What is the average abandoned cart recovery rate for SMS vs email?

Platforms report it differently, so there is no single clean number. Klaviyo’s 2024 benchmark of 143,000+ flows puts the average abandoned-cart email at a 3.33% placed-order rate and a 50.5% open rate. SMS opens near 98% within minutes and clicks far higher. The widely quoted 25% to 40% SMS recovery range is a composite of vendor case studies and measures SMS inside a combined SMS-and-email flow, not SMS alone.

Does SMS or email make more revenue per message sent?

Email, on aggregate. Omnisend’s 2025 data shows abandoned-cart email earning about $2.54 per send and Klaviyo reports $3.65, against about $0.74 per send for SMS. SMS wins open and click rate, but email wins revenue per send because the list is larger and sending costs almost nothing.

Should I send an SMS or an email first for an abandoned cart?

Send the email first, about one hour after abandonment, with product images, social proof, and any discount detail. Follow with a short SMS for urgency, either shortly after or staggered to the next day. Shopify and Attentive both recommend a multi-step, multi-channel sequence rather than a single message.

Is abandoned cart SMS marketing legal, and what consent do I need?

In the US, SMS marketing requires prior express written consent under the TCPA: an explicit opt-in, never a pre-checked box, logically tied to the messages you will send.
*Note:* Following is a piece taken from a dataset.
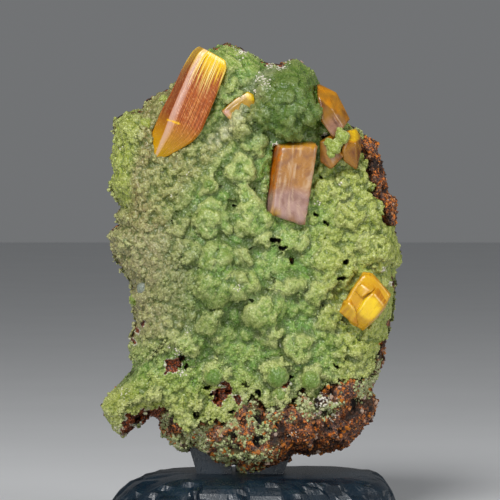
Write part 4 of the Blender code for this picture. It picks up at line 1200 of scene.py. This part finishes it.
# %% [markdown]
# ## Stand
#
# The stand is dark slate-blue acrylic with knapped edges, like struck stone. The slab is carried round
# as rings of a rounded rectangle, and crags chip its slopes. Its posts fit the stone, so the CAD
# solids stay and only get the finish.

# %% Stand
SLAB_PROFILE = [
    (0.0, 6.0, 0.0), (0.0, 1.3, 0.0), (0.3, 0.7, 0.3), (0.9, 0.2, 0.8), (1.5, 0.0, 1.0), (2.3, 0.15, 1.0),
    (3.1, 0.4, 1.0), (3.9, 0.7, 1.0), (4.6, 1.0, 1.0), (5.4, 1.5, 1.0), (6.2, 2.0, 1.0), (6.9, 2.6, 1.0),
    (7.5, 3.4, 0.9), (7.9, 4.6, 0.6), (8.15, 6.2, 0.25), (8.28, 8.5, 0.0), (8.3, 11.0, 0.0), (8.3, 15.0, 0.0),
]  # fmt: skip


def slab_outline(angle):
    """The stand's footprint: a rounded rectangle, by the fourth power of sine and cosine."""
    half_x = np.where(np.cos(angle) > 0, 26.0, 25.6)
    return (np.abs(np.cos(angle) / half_x) ** 4 + np.abs(np.sin(angle) / 18.5) ** 4) ** -0.25


def slab_piece(columns=300):
    """Rings of (height, inset, share of chipping) from the underside up, then chipped by crags."""
    angle = np.linspace(0.0, 2 * np.pi, columns, endpoint=False)
    height, inset, chips = np.array(SLAB_PROFILE).T[..., None]
    reach = slab_outline(angle) - inset * (1.0 + 0.9 * smooth(-2.0 * np.cos(angle) - 0.9))
    table = np.stack([reach * np.cos(angle), reach * np.sin(angle), 0 * reach + height], axis=-1)
    chip = 1.3 * crags(table, 5.0, 501) + 0.8 * crags(table, 2.2, 511)
    inward = table * (1.0, 1.0, 0.0)
    inward = inward / np.linalg.norm(inward, axis=-1, keepdims=True)
    table = table - (chips * np.clip(1.0 - chip, 0.0, 2.2) * 0.6)[..., None] * inward
    table[..., 2] -= chips * np.clip(0.8 - chip, 0.0, 1.6) * 0.35 * (table[..., 2] > 2.0)
    points, faces = closed_tube(table)
    return make_piece("stand_slab", points, faces, soft=False)


slab = slab_piece()
acrylic, tree, shader, place = new_material("acrylic, dark slate with knapped edges")
clouds = add(tree, "TexNoise", {"Vector": place, "Scale": 0.25, "Detail": 4.0})
scuffs = add(tree, "TexNoise", {"Vector": place, "Scale": 3.0, "Detail": 2.0})
paint(tree, shader, "#041420", [(clouds, 0.35, 0.65, 1.0, "#0c2230")])
tree.links.new(add(tree, "MapRange", {0: scuffs, 1: 0.35, 2: 0.7, 3: 0.25, 4: 0.5}), shader.inputs["Roughness"])
tree.links.new(add(tree, "Bump", {"Height": scuffs, "Distance": 0.03 * MM}), shader.inputs["Normal"])
set_sockets(shader, {"IOR": 1.49})
finish_piece(slab, acrylic, "stand_acrylic", "stand_base")

smoky, tree, shader, place = new_material("acrylic, clear with a smoky tint")
clouds = add(tree, "TexNoise", {"Vector": place, "Scale": 0.3})
paint(tree, shader, "#a2abb2", [(clouds, 0.0, 1.0, 1.0, "#b8c0c6")])
tree.links.new(add(tree, "MapRange", {0: clouds, 3: 0.02, 4: 0.1}), shader.inputs["Roughness"])
set_sockets(shader, {"IOR": 1.49, "Transmission Weight": 1.0})

for node in ("stand_post_left", "stand_post_right", "stand_pane_middle"):
    solid = bpy.data.objects[node]
    finish = smoky if node == "stand_pane_middle" else acrylic
    if not solid.material_slots:
        solid.data.materials.append(finish)
    for slot in solid.material_slots:
        slot.material = finish
    print(node, "finished with", finish.name)

# %% [markdown]
# ## Light and floor
#
# Soft studio light: a broad box above and a little to the left models the lobes, a tall box left of
# the camera gives the long highlight on the barrel, a third box at the right keeps that side from
# going dull, and the pale surround fills the rest.

# %% Light and floor
STONE_MIDDLE = Vector((0, 0, 45)) * MM
FLOOR_REACH = 1500.0


def soft_box(name, place_mm, size_mm, power):
    """A rectangular area light that looks at the stone's middle."""
    data = bpy.data.lights.new(name, "AREA")
    data.shape = "RECTANGLE"
    data.size, data.size_y = size_mm[0] * MM, size_mm[1] * MM
    data.energy = power
    lamp = bpy.data.objects.new(name, data)
    lamp.location = Vector(place_mm) * MM
    lamp.rotation_euler = (STONE_MIDDLE - lamp.location).to_track_quat("-Z", "Y").to_euler()
    bpy.context.scene.collection.objects.link(lamp)


soft_box("key", (-130, -370, 400), (200, 200), 2.15)
soft_box("streak", (-150, -560, 95), (90, 260), 0.7)
soft_box("side", (430, -220, 200), (160, 260), 0.8)
world = bpy.data.worlds.new("studio")
bpy.context.scene.world = world
world.use_nodes = True
world.node_tree.nodes["Background"].inputs["Color"].default_value = shade("#e6e9ec")
world.node_tree.nodes["Background"].inputs["Strength"].default_value = 0.21

spread = np.linspace(-FLOOR_REACH, FLOOR_REACH, 3)
floor_x, floor_y = np.meshgrid(spread, spread, indexing="ij")
floor_points = np.stack([floor_x, floor_y, 0 * floor_x], axis=-1).reshape(-1, 3)
floor = make_piece("floor", floor_points, [quads(np.arange(9).reshape(3, 3))])
floor_paint, tree, shader, place = new_material("floor, pale matt board")
clouds = add(tree, "TexNoise", {"Vector": place, "Scale": 0.03})
paint(tree, shader, "#d9dadb", [(clouds, 0.0, 1.0, 1.0, "#dfe0e1")])
set_sockets(shader, {"Roughness": 0.8})
floor.data.materials.append(floor_paint)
You must honor quiet hours of 8 a.m. to 9 p.m. in the recipient’s time zone and process opt-outs. Violations run $500 to $1,500 per message.

How much does abandoned cart SMS cost compared to email?

US SMS runs roughly $0.01 to $0.03 per message in carrier and platform fees, while email is effectively free at the margin. That cost gap is why SMS pays off on a smaller, high-intent opted-in list and email stays the volume workhorse.

Can I run both SMS and email for cart recovery without annoying customers?

Yes, with orchestration. Attentive’s Cyber Week 2025 data found SMS plus email lifted conversion 18.4% over SMS alone, and the channels play different roles: email carries detail, SMS carries urgency. Cap frequency, segment by engagement, and suppress one channel when the other already converted.